Lossy compression achieves dramatically better compression ratios by permanently removing data that the algorithm determines to be least perceptible to the human eye. Once this data is removed, it cannot be recovered from the compressed file.

How it works: Lossy algorithms analyze the image to identify details that human vision is least likely to notice. For JPG, this means removing high-frequency spatial detail (fine textures, subtle gradients) and reducing color precision. The algorithm exploits known limitations of human perception: we are more sensitive to brightness changes than color changes, more sensitive to gradual transitions than abrupt ones, and less sensitive to fine detail in textured areas.

The result is a file that looks nearly identical to the original but is 10 to 50 times smaller. At high quality settings (85–95), the difference is practically invisible to the naked eye. At lower quality settings (30–60), artifacts become visible as blocking, banding, ringing around edges, and color shifting.

Formats that use lossy compression: JPG, WebP (lossy mode), AVIF, HEIF.

Typical compression ratio: 10:1 to 50:1 for photographs, depending on quality setting.

Generation Loss: The Silent Quality Killer

The most dangerous consequence of lossy compression is generation loss: the progressive degradation that occurs when a lossy-compressed file is opened, edited, and re-saved multiple times.

Each time you save a JPG file, the entire lossy compression process runs again. The quantization step discards more high-frequency data — but this time, it is working on data that has already been degraded by the previous save. Details that survived the first compression may not survive the second. After 10 or 20 re-saves, even a high-quality JPG degrades to a visibly blurry, artifact-ridden mess.

This is why you should never use JPG as a working format for images you plan to edit repeatedly. Always work in PNG, TIFF, or your software’s native format, and export to JPG only as the final step.

Why Your Images Look Worse After Converting

There are several common scenarios where people inadvertently degrade their images through format conversion:

Scenario 1 — JPG to JPG re-encoding: You download a JPG, open it in an editor to crop or resize, and save it as JPG again. Each save cycle compounds the lossy compression damage, even if you choose “maximum quality.” The only way to avoid this is to save the edited version as PNG or to use a tool that performs the crop/resize without re-encoding the entire image.

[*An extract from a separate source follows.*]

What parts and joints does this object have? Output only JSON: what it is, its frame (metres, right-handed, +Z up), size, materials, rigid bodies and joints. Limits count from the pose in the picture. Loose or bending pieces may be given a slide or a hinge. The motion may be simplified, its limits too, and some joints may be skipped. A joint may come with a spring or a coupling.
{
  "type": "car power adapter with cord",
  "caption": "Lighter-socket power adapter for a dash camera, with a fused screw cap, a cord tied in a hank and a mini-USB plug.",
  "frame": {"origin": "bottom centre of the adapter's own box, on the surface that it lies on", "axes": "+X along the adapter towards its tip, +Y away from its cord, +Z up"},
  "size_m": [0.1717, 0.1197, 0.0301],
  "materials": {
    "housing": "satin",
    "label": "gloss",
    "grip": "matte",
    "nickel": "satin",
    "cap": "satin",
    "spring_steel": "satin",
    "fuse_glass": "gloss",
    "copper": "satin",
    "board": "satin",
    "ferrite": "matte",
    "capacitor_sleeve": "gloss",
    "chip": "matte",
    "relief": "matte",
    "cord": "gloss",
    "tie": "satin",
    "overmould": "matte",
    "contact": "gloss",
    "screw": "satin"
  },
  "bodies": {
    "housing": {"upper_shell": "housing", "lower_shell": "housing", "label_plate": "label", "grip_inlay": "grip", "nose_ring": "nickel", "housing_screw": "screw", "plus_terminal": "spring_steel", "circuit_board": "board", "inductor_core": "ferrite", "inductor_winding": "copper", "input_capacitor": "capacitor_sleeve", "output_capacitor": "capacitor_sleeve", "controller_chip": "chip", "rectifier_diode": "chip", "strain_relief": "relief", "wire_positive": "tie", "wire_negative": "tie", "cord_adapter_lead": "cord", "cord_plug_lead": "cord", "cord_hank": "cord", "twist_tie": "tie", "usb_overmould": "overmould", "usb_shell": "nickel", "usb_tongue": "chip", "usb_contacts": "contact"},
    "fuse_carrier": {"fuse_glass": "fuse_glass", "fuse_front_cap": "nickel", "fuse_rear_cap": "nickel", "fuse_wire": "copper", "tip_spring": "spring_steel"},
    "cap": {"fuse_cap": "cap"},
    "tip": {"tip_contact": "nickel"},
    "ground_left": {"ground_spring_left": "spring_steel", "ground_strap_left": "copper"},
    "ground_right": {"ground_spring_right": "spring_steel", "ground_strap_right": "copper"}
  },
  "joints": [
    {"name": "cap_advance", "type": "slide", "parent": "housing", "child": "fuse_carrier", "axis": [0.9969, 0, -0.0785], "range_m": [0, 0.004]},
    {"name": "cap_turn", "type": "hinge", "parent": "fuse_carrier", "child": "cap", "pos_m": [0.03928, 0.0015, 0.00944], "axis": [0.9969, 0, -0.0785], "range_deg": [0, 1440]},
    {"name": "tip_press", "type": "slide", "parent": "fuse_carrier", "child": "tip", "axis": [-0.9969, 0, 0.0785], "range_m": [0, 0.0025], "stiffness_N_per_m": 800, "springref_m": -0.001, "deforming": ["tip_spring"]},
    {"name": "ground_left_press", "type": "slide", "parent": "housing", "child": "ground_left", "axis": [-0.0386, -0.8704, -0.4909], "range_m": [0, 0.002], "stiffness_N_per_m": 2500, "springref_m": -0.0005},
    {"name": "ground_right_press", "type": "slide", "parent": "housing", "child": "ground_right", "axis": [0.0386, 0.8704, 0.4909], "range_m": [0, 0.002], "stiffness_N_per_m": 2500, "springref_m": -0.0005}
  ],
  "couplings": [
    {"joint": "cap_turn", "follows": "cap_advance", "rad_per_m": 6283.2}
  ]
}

Scenario 2 — Format round-tripping: You convert a JPG to PNG (gaining file size but not quality), then later convert it back to JPG (adding another round of lossy compression on top of the existing damage). The result is a smaller file than the PNG, but with worse quality than the original JPG.

Scenario 3 — Social media re-compression: You upload a carefully optimized image to a social media platform. The platform re-encodes it as a lower-quality JPG for its servers. Someone downloads it from the platform and re-uploads it elsewhere. Another round of re-compression. After several cycles through social media platforms, the image is severely degraded.

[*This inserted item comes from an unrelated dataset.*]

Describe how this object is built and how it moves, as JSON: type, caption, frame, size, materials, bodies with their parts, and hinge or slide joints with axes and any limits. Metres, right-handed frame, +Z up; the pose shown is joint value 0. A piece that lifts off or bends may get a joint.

Scenario 4 — Screenshot of a compressed image: Taking a screenshot of a JPG displayed on screen and saving it as a new file introduces the display rendering’s interpolation plus whatever compression the screenshot tool applies.

How to Protect Your Image Quality

Rule 1: Always keep master copies of important images in a lossless format (PNG, TIFF, or RAW). Never rely on a JPG as your only copy of an important image.

Rule 2: Minimize the number of times a lossy-compressed file is decoded and re-encoded. Every decode-edit-encode cycle degrades quality.

Rule 3: When converting formats, understand what you are gaining and losing. Converting lossless to lossy saves space but loses data. Converting lossy to lossless preserves current quality but gains file size.

Rule 4: Use the right format for the right purpose. JPG for photographs on the web. PNG for graphics, screenshots, and transparency. WebP when you want the best of both worlds with modern browser support.

Rule 5: When you must use lossy compression, choose the highest quality setting that meets your file size requirements. The difference between quality 85 and quality 95 is often barely visible, but the difference between quality 50 and quality 85 is dramatic.

The Bottom Line

Understanding the difference between lossy and lossless compression empowers you to make informed decisions about your image workflow. Neither approach is inherently better — they serve different purposes. The damage occurs when people unknowingly chain lossy operations together, compounding quality loss at each step.

Use lossless formats for preservation and editing. Use lossy formats for efficient delivery. Convert wisely, convert once, and always keep your originals. Your images will thank you.